I was furious as only a fourteen-year-old can be. I refused to compare my father's pain - as he had asked me to - with my own. I painted a portrait of him - the largest canvas I had done to date - where I made him look diabolic, with the colors of Mephistopheles. Yet my fury notwithstanding, I couldn't help acknowledging something else: the story of the confiscated books and the father in fear for the son's soul and the Chubb safe and the government files might have come straight out of the confiscated book in question, and it would have been narrated with equanimity and without hate.
Today, fifty years later, I continue to live the life for which Joyce did so much to prepare me, and I have become a writer. It was he who showed me, before I knew anything, that literature is inimicable to all hierarchies and that to separate fact and imagination, event and feeling, protagonist and narrator, is to stay on dry land and never put to see.

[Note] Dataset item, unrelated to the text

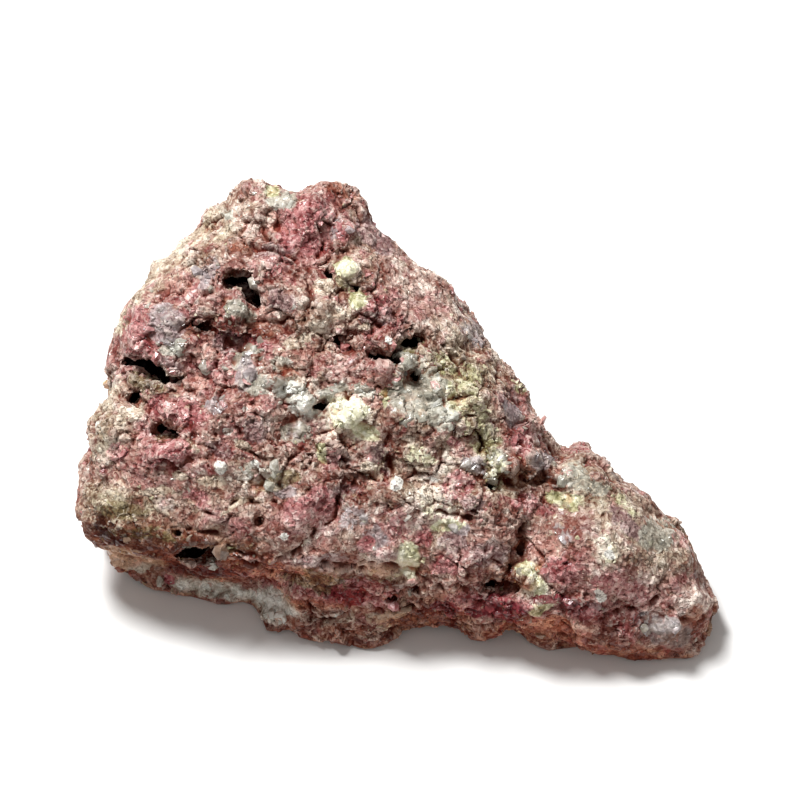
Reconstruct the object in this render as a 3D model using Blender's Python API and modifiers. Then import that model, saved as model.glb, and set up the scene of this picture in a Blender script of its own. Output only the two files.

Under the upswellinng tide he saw the writhing weeds lift languidly and sway reluctant arms, hising up their petticoats, in whispering water swaying and upturning coy silver fronds. Day by day: night by night: lifted flooded and let fall. Lord, they are weary; and, whispered to, they sigh. Saint Ambrosio heard it, sigh of leaves and waves, waiting, awaiting the fullness of their times, diebus ac noctibus injurias patiens ingemiscit. To no end gathered; vainly then released, forthflowing, wending back: loom of the moon. Weary too in sight of lovers, lascivious men, a naked woman shining in her courts, she draws a toil of waters.